Step 3: Applying the Zero-Product Property

The zero-product property is a fundamental concept in algebra that states if the product of two factors is zero, then at least one of the factors must be zero. In simpler terms, if A * B = 0, then either A = 0 or B = 0 (or both). This property is incredibly useful for solving factored quadratic equations because it allows us to break the problem into simpler equations. We've factored our equation into (x - 9)(x + 10) = 0, so now we can apply the zero-product property.

According to the zero-product property, either (x - 9) = 0 or (x + 10) = 0. This gives us two separate linear equations to solve. Let's take each one and solve for x.

For the first equation, x - 9 = 0, we need to isolate x. To do this, we add 9 to both sides of the equation:

x - 9 + 9 = 0 + 9

This simplifies to:

x = 9

Great! We've found our first solution. Now, let's solve the second equation, x + 10 = 0. Again, we need to isolate x. This time, we subtract 10 from both sides of the equation:

x + 10 - 10 = 0 - 10

This simplifies to:

x = -10

Awesome! We've found our second solution. By applying the zero-product property, we've successfully turned our factored quadratic equation into two simple linear equations and solved them. Now, we have both solutions for our original equation. All that's left is to state our final answer.

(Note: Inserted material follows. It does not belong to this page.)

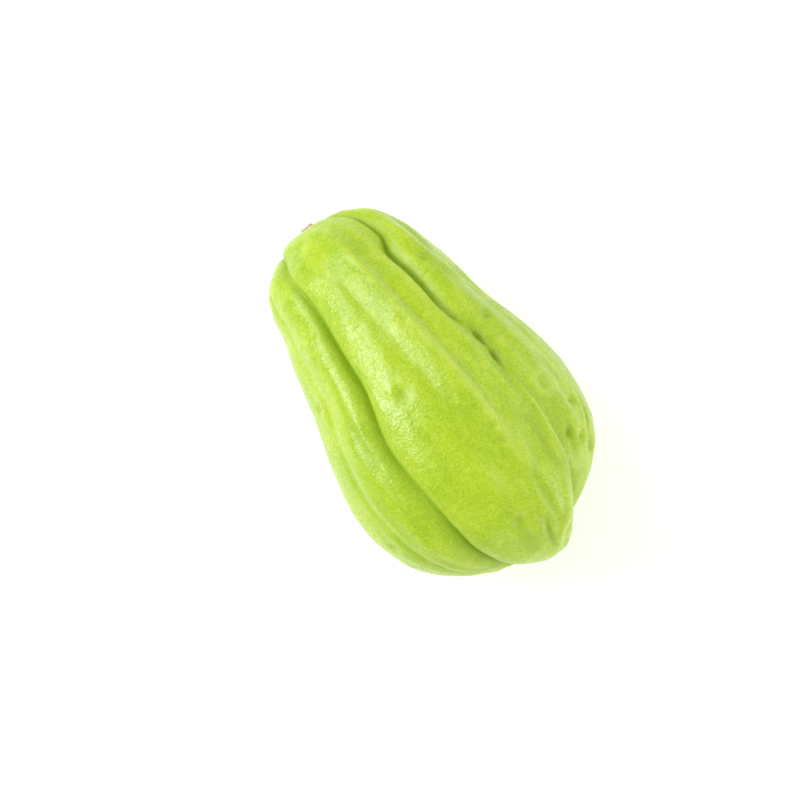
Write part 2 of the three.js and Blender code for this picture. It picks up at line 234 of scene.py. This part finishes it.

Step 4: State the Solutions

We've done the hard work of rearranging, factoring, and applying the zero-product property. Now, it's time to state our solutions clearly. We found that x = 9 and x = -10 are the values that make our original equation, x^2 - 6x - 92 = -7x - 2, true. These are the roots or solutions of the quadratic equation. You can even plug these values back into the original equation to check that they work – it's always a good idea to verify your solutions!

So, our final answer is:

x = 9, -10

We often write the solutions as a set, like this: {9, -10}. This notation simply means that the solutions to the equation are 9 and -10. We've successfully solved the quadratic equation by factoring! Give yourself a pat on the back. Understanding how to solve quadratic equations by factoring is a huge step in mastering algebra, and you've just conquered it.

Conclusion

Solving quadratic equations by factoring might seem daunting at first, but as we've seen, it's a straightforward process when you break it down into steps. First, we rearranged the equation to the standard form. Then, we factored the quadratic expression by finding two numbers that multiply to the constant term and add up to the coefficient of the x term. Next, we applied the zero-product property to split the factored equation into two simpler equations. Finally, we solved those equations to find our solutions.

Remember, practice makes perfect! The more you practice factoring quadratic equations, the quicker and more confident you'll become. Keep an eye out for more mathematical adventures, and never stop exploring the amazing world of algebra. You've got this!